Work to be completed: Return only the lines running from the line with "const bounds = new" down to the line with "bpy.data.objects.remove(obj)", both included, exactly as they appear.

Available data:

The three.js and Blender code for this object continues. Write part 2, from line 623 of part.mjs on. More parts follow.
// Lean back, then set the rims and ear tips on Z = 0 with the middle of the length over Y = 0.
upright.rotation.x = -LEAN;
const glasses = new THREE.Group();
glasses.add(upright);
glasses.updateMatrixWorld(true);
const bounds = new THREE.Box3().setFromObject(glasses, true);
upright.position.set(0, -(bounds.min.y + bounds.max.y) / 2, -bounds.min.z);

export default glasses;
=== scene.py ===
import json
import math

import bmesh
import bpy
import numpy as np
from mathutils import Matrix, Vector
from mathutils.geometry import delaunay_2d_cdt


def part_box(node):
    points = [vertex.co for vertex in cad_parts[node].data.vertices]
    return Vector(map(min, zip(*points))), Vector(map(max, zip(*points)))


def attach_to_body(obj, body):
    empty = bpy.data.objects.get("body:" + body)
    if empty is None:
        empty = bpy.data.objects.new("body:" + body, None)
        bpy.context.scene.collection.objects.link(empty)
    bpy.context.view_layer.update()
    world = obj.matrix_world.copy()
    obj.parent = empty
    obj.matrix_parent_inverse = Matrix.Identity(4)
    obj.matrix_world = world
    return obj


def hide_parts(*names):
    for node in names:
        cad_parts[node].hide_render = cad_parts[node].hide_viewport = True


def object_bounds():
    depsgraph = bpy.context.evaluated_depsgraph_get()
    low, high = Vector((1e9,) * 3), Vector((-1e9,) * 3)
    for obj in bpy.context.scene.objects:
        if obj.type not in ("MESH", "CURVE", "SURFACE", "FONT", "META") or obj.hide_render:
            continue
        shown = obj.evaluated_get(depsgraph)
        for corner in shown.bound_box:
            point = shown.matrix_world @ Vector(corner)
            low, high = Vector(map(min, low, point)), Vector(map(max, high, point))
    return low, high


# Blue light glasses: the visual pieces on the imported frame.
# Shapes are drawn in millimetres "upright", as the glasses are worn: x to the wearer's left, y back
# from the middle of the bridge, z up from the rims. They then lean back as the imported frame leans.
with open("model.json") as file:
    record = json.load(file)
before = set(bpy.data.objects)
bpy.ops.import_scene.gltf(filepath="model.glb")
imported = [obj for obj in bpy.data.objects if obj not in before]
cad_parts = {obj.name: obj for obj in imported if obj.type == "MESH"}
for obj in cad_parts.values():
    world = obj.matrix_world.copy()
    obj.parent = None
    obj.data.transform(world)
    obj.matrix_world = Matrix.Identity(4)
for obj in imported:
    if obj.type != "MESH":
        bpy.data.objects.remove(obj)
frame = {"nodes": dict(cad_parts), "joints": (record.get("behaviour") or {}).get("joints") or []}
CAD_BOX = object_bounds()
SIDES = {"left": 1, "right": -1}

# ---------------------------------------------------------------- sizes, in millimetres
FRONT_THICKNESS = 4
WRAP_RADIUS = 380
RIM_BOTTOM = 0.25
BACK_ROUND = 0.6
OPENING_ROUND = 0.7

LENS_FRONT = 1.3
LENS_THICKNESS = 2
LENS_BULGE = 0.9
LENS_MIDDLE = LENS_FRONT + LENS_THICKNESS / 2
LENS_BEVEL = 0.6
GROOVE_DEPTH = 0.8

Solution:
const bounds = new THREE.Box3().setFromObject(glasses, true);
upright.position.set(0, -(bounds.min.y + bounds.max.y) / 2, -bounds.min.z);

export default glasses;
=== scene.py ===
import json
import math

import bmesh
import bpy
import numpy as np
from mathutils import Matrix, Vector
from mathutils.geometry import delaunay_2d_cdt


def part_box(node):
    points = [vertex.co for vertex in cad_parts[node].data.vertices]
    return Vector(map(min, zip(*points))), Vector(map(max, zip(*points)))


def attach_to_body(obj, body):
    empty = bpy.data.objects.get("body:" + body)
    if empty is None:
        empty = bpy.data.objects.new("body:" + body, None)
        bpy.context.scene.collection.objects.link(empty)
    bpy.context.view_layer.update()
    world = obj.matrix_world.copy()
    obj.parent = empty
    obj.matrix_parent_inverse = Matrix.Identity(4)
    obj.matrix_world = world
    return obj


def hide_parts(*names):
    for node in names:
        cad_parts[node].hide_render = cad_parts[node].hide_viewport = True


def object_bounds():
    depsgraph = bpy.context.evaluated_depsgraph_get()
    low, high = Vector((1e9,) * 3), Vector((-1e9,) * 3)
    for obj in bpy.context.scene.objects:
        if obj.type not in ("MESH", "CURVE", "SURFACE", "FONT", "META") or obj.hide_render:
            continue
        shown = obj.evaluated_get(depsgraph)
        for corner in shown.bound_box:
            point = shown.matrix_world @ Vector(corner)
            low, high = Vector(map(min, low, point)), Vector(map(max, high, point))
    return low, high


# Blue light glasses: the visual pieces on the imported frame.
# Shapes are drawn in millimetres "upright", as the glasses are worn: x to the wearer's left, y back
# from the middle of the bridge, z up from the rims. They then lean back as the imported frame leans.
with open("model.json") as file:
    record = json.load(file)
before = set(bpy.data.objects)
bpy.ops.import_scene.gltf(filepath="model.glb")
imported = [obj for obj in bpy.data.objects if obj not in before]
cad_parts = {obj.name: obj for obj in imported if obj.type == "MESH"}
for obj in cad_parts.values():
    world = obj.matrix_world.copy()
    obj.parent = None
    obj.data.transform(world)
    obj.matrix_world = Matrix.Identity(4)
for obj in imported:
    if obj.type != "MESH":
        bpy.data.objects.remove(obj)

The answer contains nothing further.